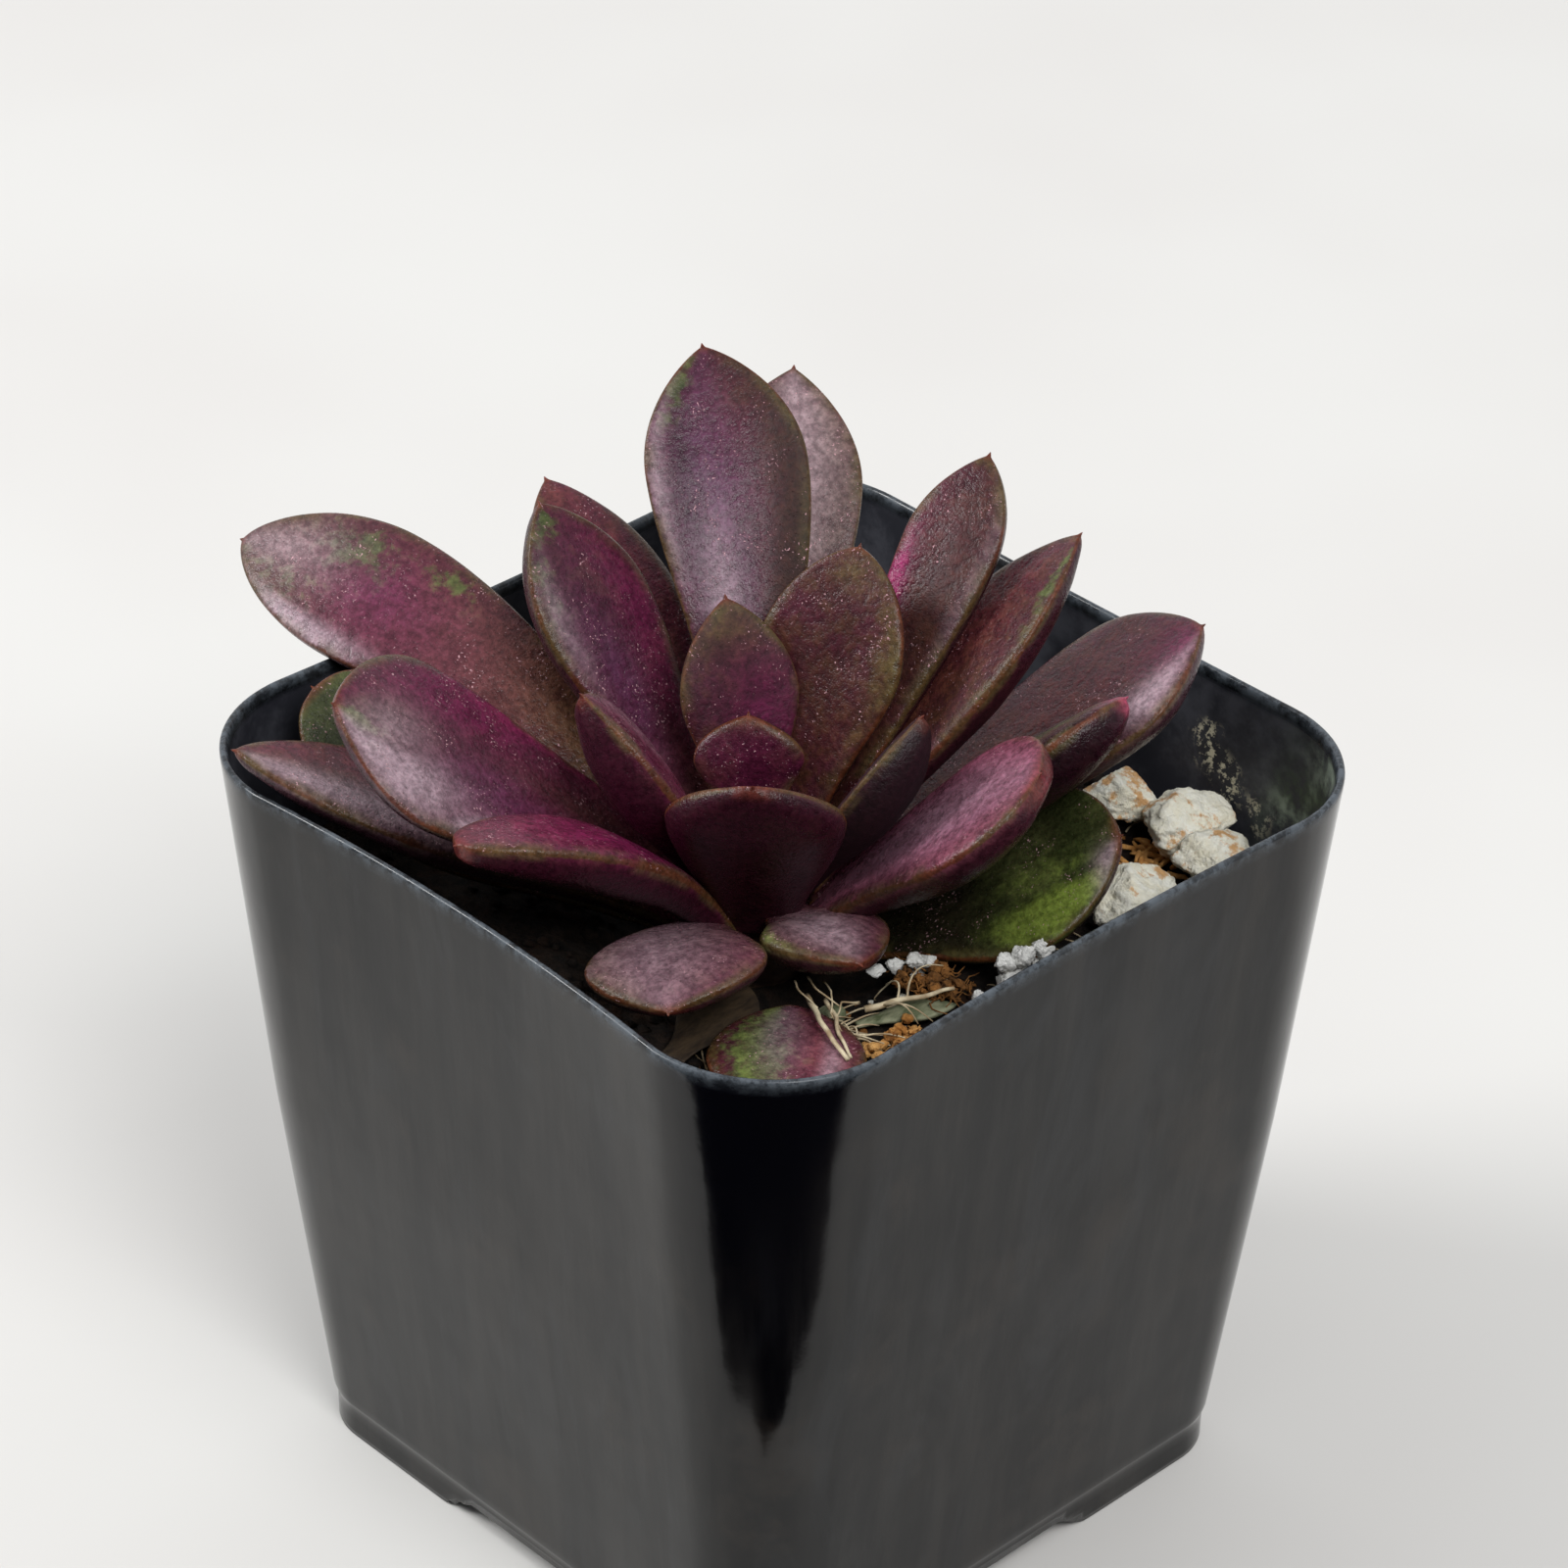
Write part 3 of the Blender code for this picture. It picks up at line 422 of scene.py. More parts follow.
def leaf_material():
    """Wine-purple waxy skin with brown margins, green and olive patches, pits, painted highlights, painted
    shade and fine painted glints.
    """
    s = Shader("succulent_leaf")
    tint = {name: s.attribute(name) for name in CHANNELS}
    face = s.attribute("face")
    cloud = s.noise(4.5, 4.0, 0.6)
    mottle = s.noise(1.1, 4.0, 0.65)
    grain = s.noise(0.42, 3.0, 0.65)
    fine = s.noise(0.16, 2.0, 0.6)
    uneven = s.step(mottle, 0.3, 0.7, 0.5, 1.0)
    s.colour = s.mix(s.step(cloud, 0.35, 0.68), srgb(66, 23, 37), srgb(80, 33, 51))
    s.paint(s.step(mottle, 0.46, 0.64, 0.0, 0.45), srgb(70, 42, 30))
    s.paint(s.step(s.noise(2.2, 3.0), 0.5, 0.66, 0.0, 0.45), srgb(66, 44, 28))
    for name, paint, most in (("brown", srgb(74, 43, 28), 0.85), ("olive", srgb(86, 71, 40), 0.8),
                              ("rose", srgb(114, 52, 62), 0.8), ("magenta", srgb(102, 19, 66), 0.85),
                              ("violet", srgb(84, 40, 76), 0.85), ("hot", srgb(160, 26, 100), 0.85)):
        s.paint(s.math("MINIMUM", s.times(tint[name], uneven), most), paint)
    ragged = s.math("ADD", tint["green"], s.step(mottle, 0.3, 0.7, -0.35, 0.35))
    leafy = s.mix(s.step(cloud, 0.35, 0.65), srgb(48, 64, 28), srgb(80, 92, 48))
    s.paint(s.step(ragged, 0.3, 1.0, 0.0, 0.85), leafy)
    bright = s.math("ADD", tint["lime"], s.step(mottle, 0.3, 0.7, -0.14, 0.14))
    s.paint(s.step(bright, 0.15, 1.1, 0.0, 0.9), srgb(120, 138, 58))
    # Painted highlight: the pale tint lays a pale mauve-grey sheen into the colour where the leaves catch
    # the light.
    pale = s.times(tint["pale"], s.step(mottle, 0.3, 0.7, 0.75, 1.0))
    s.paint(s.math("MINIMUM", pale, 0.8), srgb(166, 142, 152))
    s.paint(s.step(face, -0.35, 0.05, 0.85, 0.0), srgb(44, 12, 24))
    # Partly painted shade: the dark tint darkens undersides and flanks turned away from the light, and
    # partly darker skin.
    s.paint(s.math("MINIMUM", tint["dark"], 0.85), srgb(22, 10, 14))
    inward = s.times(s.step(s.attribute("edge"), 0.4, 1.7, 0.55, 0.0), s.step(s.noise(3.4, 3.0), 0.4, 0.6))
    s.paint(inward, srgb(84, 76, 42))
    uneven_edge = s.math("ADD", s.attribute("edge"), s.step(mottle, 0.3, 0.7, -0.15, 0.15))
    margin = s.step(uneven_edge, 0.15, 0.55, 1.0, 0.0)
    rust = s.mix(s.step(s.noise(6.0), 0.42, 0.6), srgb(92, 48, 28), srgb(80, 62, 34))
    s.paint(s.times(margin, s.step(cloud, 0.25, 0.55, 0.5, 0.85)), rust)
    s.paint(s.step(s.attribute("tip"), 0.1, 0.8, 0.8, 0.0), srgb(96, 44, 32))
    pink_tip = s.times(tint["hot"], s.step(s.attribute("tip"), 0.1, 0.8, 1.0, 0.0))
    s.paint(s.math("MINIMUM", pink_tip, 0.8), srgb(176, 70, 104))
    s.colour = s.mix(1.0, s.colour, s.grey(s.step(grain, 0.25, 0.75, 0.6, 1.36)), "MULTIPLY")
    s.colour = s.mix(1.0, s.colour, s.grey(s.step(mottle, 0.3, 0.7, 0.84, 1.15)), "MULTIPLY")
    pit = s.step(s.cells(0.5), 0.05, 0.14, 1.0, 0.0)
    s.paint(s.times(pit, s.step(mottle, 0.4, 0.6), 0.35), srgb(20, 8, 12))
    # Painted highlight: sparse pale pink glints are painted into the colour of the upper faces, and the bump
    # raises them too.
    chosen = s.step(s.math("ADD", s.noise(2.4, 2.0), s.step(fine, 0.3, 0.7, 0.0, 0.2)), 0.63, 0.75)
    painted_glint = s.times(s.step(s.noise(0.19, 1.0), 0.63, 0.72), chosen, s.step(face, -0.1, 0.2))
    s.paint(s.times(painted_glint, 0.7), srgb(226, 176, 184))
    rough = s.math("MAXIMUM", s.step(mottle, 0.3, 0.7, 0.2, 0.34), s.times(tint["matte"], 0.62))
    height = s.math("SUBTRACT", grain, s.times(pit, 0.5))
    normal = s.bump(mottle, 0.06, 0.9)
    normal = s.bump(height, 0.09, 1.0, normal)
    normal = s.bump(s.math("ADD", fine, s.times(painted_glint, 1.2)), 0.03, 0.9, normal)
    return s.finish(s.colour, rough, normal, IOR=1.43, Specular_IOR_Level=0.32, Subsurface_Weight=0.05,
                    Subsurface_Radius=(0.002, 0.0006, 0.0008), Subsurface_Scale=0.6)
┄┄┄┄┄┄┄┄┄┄
> **Problem to solve**:
Return the listing above in its exact form.

> **Result of the task**:
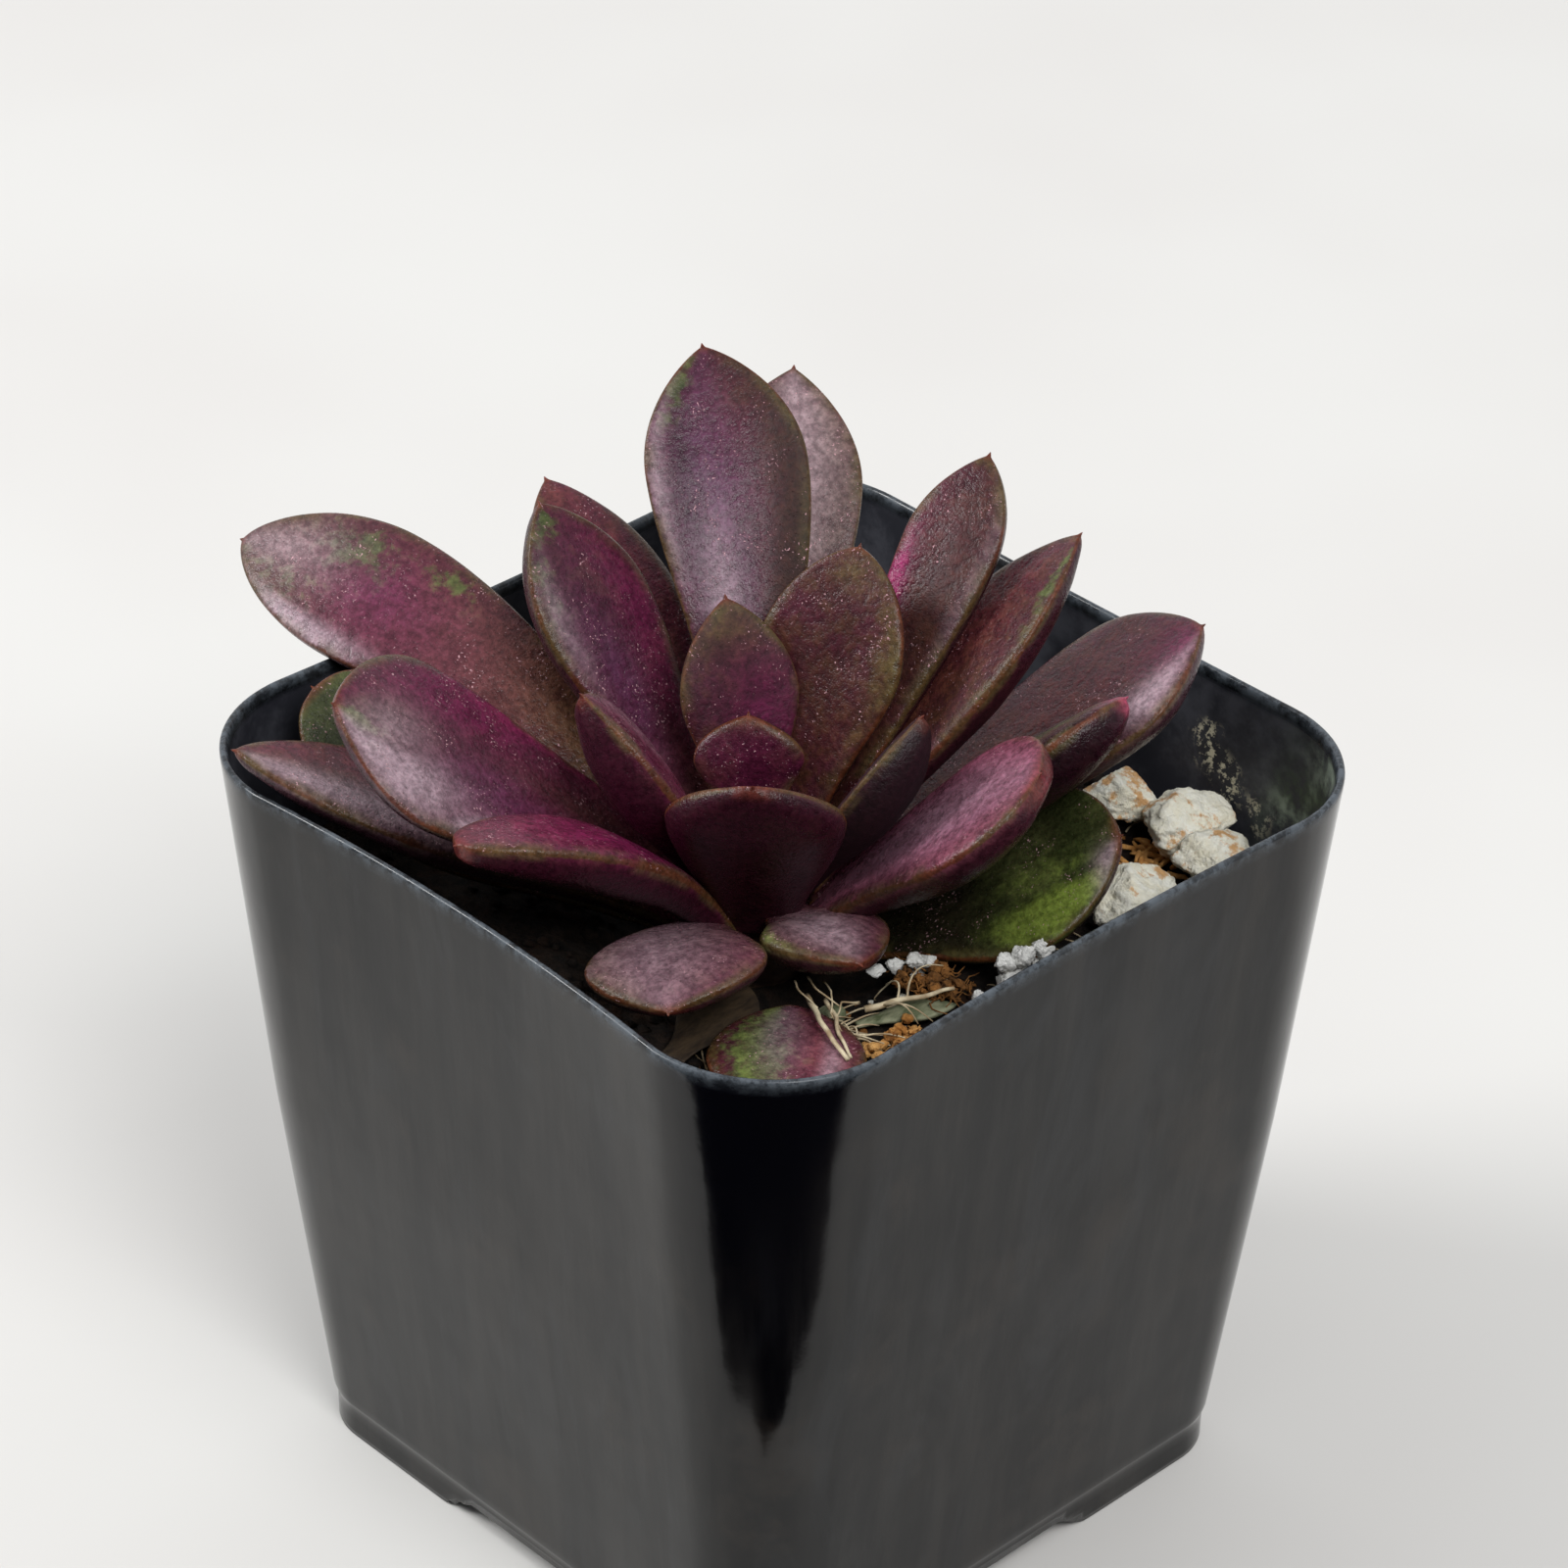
Write part 3 of the Blender code for this picture. It picks up at line 422 of scene.py. More parts follow.
def leaf_material():
    """Wine-purple waxy skin with brown margins, green and olive patches, pits, painted highlights, painted
    shade and fine painted glints.
    """
    s = Shader("succulent_leaf")
    tint = {name: s.attribute(name) for name in CHANNELS}
    face = s.attribute("face")
    cloud = s.noise(4.5, 4.0, 0.6)
    mottle = s.noise(1.1, 4.0, 0.65)
    grain = s.noise(0.42, 3.0, 0.65)
    fine = s.noise(0.16, 2.0, 0.6)
    uneven = s.step(mottle, 0.3, 0.7, 0.5, 1.0)
    s.colour = s.mix(s.step(cloud, 0.35, 0.68), srgb(66, 23, 37), srgb(80, 33, 51))
    s.paint(s.step(mottle, 0.46, 0.64, 0.0, 0.45), srgb(70, 42, 30))
    s.paint(s.step(s.noise(2.2, 3.0), 0.5, 0.66, 0.0, 0.45), srgb(66, 44, 28))
    for name, paint, most in (("brown", srgb(74, 43, 28), 0.85), ("olive", srgb(86, 71, 40), 0.8),
                              ("rose", srgb(114, 52, 62), 0.8), ("magenta", srgb(102, 19, 66), 0.85),
                              ("violet", srgb(84, 40, 76), 0.85), ("hot", srgb(160, 26, 100), 0.85)):
        s.paint(s.math("MINIMUM", s.times(tint[name], uneven), most), paint)
    ragged = s.math("ADD", tint["green"], s.step(mottle, 0.3, 0.7, -0.35, 0.35))
    leafy = s.mix(s.step(cloud, 0.35, 0.65), srgb(48, 64, 28), srgb(80, 92, 48))
    s.paint(s.step(ragged, 0.3, 1.0, 0.0, 0.85), leafy)
    bright = s.math("ADD", tint["lime"], s.step(mottle, 0.3, 0.7, -0.14, 0.14))
    s.paint(s.step(bright, 0.15, 1.1, 0.0, 0.9), srgb(120, 138, 58))
    # Painted highlight: the pale tint lays a pale mauve-grey sheen into the colour where the leaves catch
    # the light.
    pale = s.times(tint["pale"], s.step(mottle, 0.3, 0.7, 0.75, 1.0))
    s.paint(s.math("MINIMUM", pale, 0.8), srgb(166, 142, 152))
    s.paint(s.step(face, -0.35, 0.05, 0.85, 0.0), srgb(44, 12, 24))
    # Partly painted shade: the dark tint darkens undersides and flanks turned away from the light, and
    # partly darker skin.
    s.paint(s.math("MINIMUM", tint["dark"], 0.85), srgb(22, 10, 14))
    inward = s.times(s.step(s.attribute("edge"), 0.4, 1.7, 0.55, 0.0), s.step(s.noise(3.4, 3.0), 0.4, 0.6))
    s.paint(inward, srgb(84, 76, 42))
    uneven_edge = s.math("ADD", s.attribute("edge"), s.step(mottle, 0.3, 0.7, -0.15, 0.15))
    margin = s.step(uneven_edge, 0.15, 0.55, 1.0, 0.0)
    rust = s.mix(s.step(s.noise(6.0), 0.42, 0.6), srgb(92, 48, 28), srgb(80, 62, 34))
    s.paint(s.times(margin, s.step(cloud, 0.25, 0.55, 0.5, 0.85)), rust)
    s.paint(s.step(s.attribute("tip"), 0.1, 0.8, 0.8, 0.0), srgb(96, 44, 32))
    pink_tip = s.times(tint["hot"], s.step(s.attribute("tip"), 0.1, 0.8, 1.0, 0.0))
    s.paint(s.math("MINIMUM", pink_tip, 0.8), srgb(176, 70, 104))
    s.colour = s.mix(1.0, s.colour, s.grey(s.step(grain, 0.25, 0.75, 0.6, 1.36)), "MULTIPLY")
    s.colour = s.mix(1.0, s.colour, s.grey(s.step(mottle, 0.3, 0.7, 0.84, 1.15)), "MULTIPLY")
    pit = s.step(s.cells(0.5), 0.05, 0.14, 1.0, 0.0)
    s.paint(s.times(pit, s.step(mottle, 0.4, 0.6), 0.35), srgb(20, 8, 12))
    # Painted highlight: sparse pale pink glints are painted into the colour of the upper faces, and the bump
    # raises them too.
    chosen = s.step(s.math("ADD", s.noise(2.4, 2.0), s.step(fine, 0.3, 0.7, 0.0, 0.2)), 0.63, 0.75)
    painted_glint = s.times(s.step(s.noise(0.19, 1.0), 0.63, 0.72), chosen, s.step(face, -0.1, 0.2))
    s.paint(s.times(painted_glint, 0.7), srgb(226, 176, 184))
    rough = s.math("MAXIMUM", s.step(mottle, 0.3, 0.7, 0.2, 0.34), s.times(tint["matte"], 0.62))
    height = s.math("SUBTRACT", grain, s.times(pit, 0.5))
    normal = s.bump(mottle, 0.06, 0.9)
    normal = s.bump(height, 0.09, 1.0, normal)
    normal = s.bump(s.math("ADD", fine, s.times(painted_glint, 1.2)), 0.03, 0.9, normal)
    return s.finish(s.colour, rough, normal, IOR=1.43, Specular_IOR_Level=0.32, Subsurface_Weight=0.05,
                    Subsurface_Radius=(0.002, 0.0006, 0.0008), Subsurface_Scale=0.6)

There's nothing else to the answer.